Using my values (need to put in the time in seconds), I get a velocity that’s about half the speed of light (3 x 108 m/s)—so, this method won’t work. Instead, I would need to use the relativistic definition of momentum:

Right—you don’t want to do that since the math gets a bit tricker (you also need to use the momentum principle). Let’s just say the final speed is super fast. Super, super fast. I will leave the actual calculation as a homework question.

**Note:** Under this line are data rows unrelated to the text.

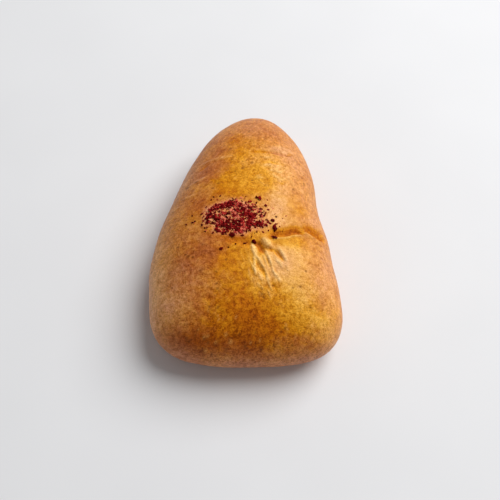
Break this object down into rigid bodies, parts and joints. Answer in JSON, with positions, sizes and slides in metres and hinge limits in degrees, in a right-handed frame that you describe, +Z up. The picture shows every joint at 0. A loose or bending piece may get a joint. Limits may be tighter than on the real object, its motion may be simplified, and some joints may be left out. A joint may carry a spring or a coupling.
{
  "type": "spinach fatayer",
  "caption": "Plump three-cornered baked bread with a sealed filling: domed golden crust, one side crease and a pinched pucker with stretch wrinkles, flat base.",
  "frame": {"origin": "middle of the footprint's bounding box, on the flat base", "axes": "+Z up from the base to the domed crust, +Y along the loaf towards its narrow nose, +X to the side with the crease"},
  "size_m": [0.0882, 0.1316, 0.0428],
  "materials": {
    "crust": "satin",
    "sumac": "matte"
  },
  "bodies": {
    "root": {"fatayer": "crust"}
  },
  "joints": []
}
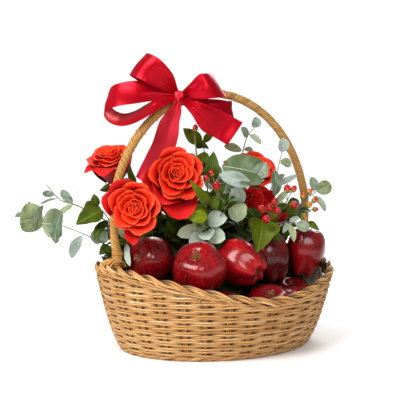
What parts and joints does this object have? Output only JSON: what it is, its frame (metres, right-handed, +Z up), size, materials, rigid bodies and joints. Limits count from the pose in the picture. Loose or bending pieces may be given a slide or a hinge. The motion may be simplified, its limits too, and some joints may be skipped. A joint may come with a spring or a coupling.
{
  "type": "fruit and flower basket",
  "caption": "Oval woven willow basket with a braided border and a tall arched handle, filled with red fruit, roses, eucalyptus and berries, with a satin bow on the handle.",
  "frame": {"origin": "centre of the underside of the basket", "axes": "+X along the handle towards its right foot as seen from the front, -Y towards the front that the fruit faces, +Z up"},
  "size_m": [0.4725, 0.3124, 0.4164],
  "materials": {
    "willow": "honey-brown woven willow",
    "cane": "golden wrapped cane",
    "paper": "cream paper",
    "satin": "crimson satin",
    "apple_skin": "waxy dark red fruit skin",
    "petal": "soft orange-red petals",
    "greenery": "dark green foliage",
    "silver_leaf": "grey-green matt leaves",
    "green_leaf": "green leaves",
    "berry_skin": "glossy red berries"
  },
  "bodies": {
    "root": {"apple_1": "apple_skin", "apple_2": "apple_skin", "apple_3": "apple_skin", "apple_4": "apple_skin", "apple_5": "apple_skin", "apple_6": "apple_skin", "apple_7": "apple_skin", "apple_8": "apple_skin", "basket_body": "willow", "basket_rim": "willow", "berries_centre": "berry_skin", "berries_far": "berry_skin", "berries_high": "berry_skin", "berries_low": "berry_skin", "berries_top": "berry_skin", "bow_knot": "satin", "bow_loop_left_high": "satin", "bow_loop_left_low": "satin", "bow_loop_right_high": "satin", "bow_loop_right_low": "satin", "bow_tail_down": "satin", "bow_tail_right": "satin", "eucalyptus_back_left": "silver_leaf", "eucalyptus_back_middle": "silver_leaf", "eucalyptus_centre_high": "silver_leaf", "eucalyptus_centre_low": "silver_leaf", "eucalyptus_centre_mid": "silver_leaf", "eucalyptus_left_high": "silver_leaf", "eucalyptus_left_inner": "silver_leaf", "eucalyptus_left_low": "silver_leaf", "eucalyptus_right_far": "silver_leaf", "eucalyptus_right_high": "silver_leaf", "eucalyptus_right_low": "silver_leaf", "eucalyptus_right_mid": "silver_leaf", "eucalyptus_top": "silver_leaf", "greenery": "greenery", "handle": "cane", "leaf_big": "green_leaf", "leaf_right": "green_leaf", "leaves_back_low": "green_leaf", "leaves_back_right": "green_leaf", "leaves_centre": "green_leaf", "leaves_foot": "green_leaf", "leaves_left": "green_leaf", "leaves_spear": "green_leaf", "leaves_top": "green_leaf", "liner": "paper", "rose_1": "petal", "rose_2": "petal", "rose_3": "petal", "rose_4": "petal", "rose_5": "petal", "rose_6": "petal", "rose_7": "petal"}
  },
  "joints": []
}
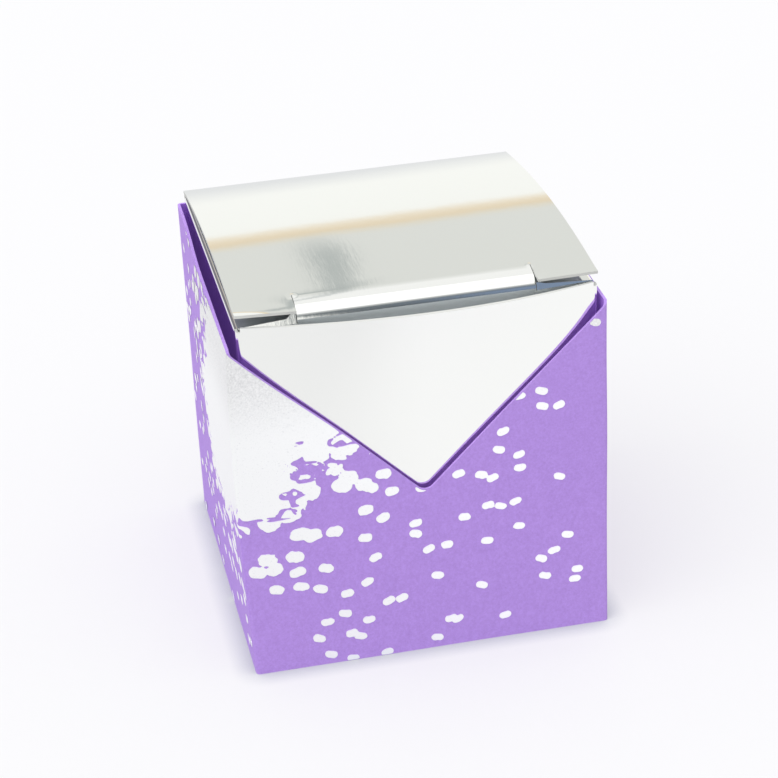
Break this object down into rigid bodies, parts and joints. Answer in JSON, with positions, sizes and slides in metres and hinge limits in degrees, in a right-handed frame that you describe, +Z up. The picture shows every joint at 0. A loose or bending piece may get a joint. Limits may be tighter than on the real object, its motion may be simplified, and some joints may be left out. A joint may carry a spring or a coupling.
{
  "type": "favor box",
  "caption": "Small cube gift box: a silver folded-card carton with a tuck lid, standing in a purple card sleeve with a V-shaped front notch and silver foil spatter.",
  "frame": {"origin": "middle of the carton's footprint, on the surface that the box stands on", "axes": "+Z up, the notched front of the sleeve faces -Y, +X to the right of someone who looks at the front"},
  "size_m": [0.052, 0.0542, 0.0565],
  "materials": {
    "purple_card": "uncoated, dyed through",
    "silver_foil": "hot-stamped foil, bright with a fine grain",
    "silver_card": "mirror-laminated outside, plain white board inside"
  },
  "bodies": {
    "sleeve": {"sleeve": "purple_card", "foil_print": "silver_foil"},
    "carton": {"carton": "silver_card"},
    "lid": {"lid": "silver_card"}
  },
  "joints": [
    {"name": "carton_slide", "type": "slide", "parent": "sleeve", "child": "carton", "axis": [0, 0, 1], "range_m": [0, 0.056]},
    {"name": "lid_hinge", "type": "hinge", "parent": "carton", "child": "lid", "pos_m": [0, 0.0248, 0.0538], "axis": [-1, 0, 0], "range_deg": [0, 180]}
  ]
}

Let me add one more thing for you to consider. How would you measure the speed in a spacecraft anyway? If you are thinking about the speed measurement for a car or airplane, it seems pretty straightforward. A car just measures the rotation rate of the tires and then uses that to calculate the speed. An airplane can measure the change in pressure due to the air moving past the wing to get the speed. But what about in space? There is nothing moving past the spacecraft to use for a speed measurement. Instead, you would have to calculate the speed based on the acceleration. Yes, that’s what you would do.

### Homework

• Use the momentum principle along with relativistic momentum to calculate the final velocity of the spacecraft.
• What is the kinetic energy of the spacecraft at the end of the rocket burn? If you assume all this energy came from the fusion process, how much fuel (mass) did it use? Hint: use the E = mc^2 to calculate the mass.
• Make a rough approximation of the mass of the spacecraft and the rocket equation to estimate the total mass of fuel in the rocket along with the exhaust speed.
• How far did the spacecraft travel during this burn? You can use non-relativistic kinematics if you like.
• The starting speed of the spacecraft is listed at 5500 m/s. Assuming it is in orbit around Mars, how high above the surface would it be?
• What if the spacecraft has a more reasonable acceleration—like around 1 g? How fast would it be traveling at the end of the burn?
• Suppose you want to measure the speed of the spacecraft based on the change in angular size of Mars as you move away. In the first hour, what would be the change in angular size of Mars?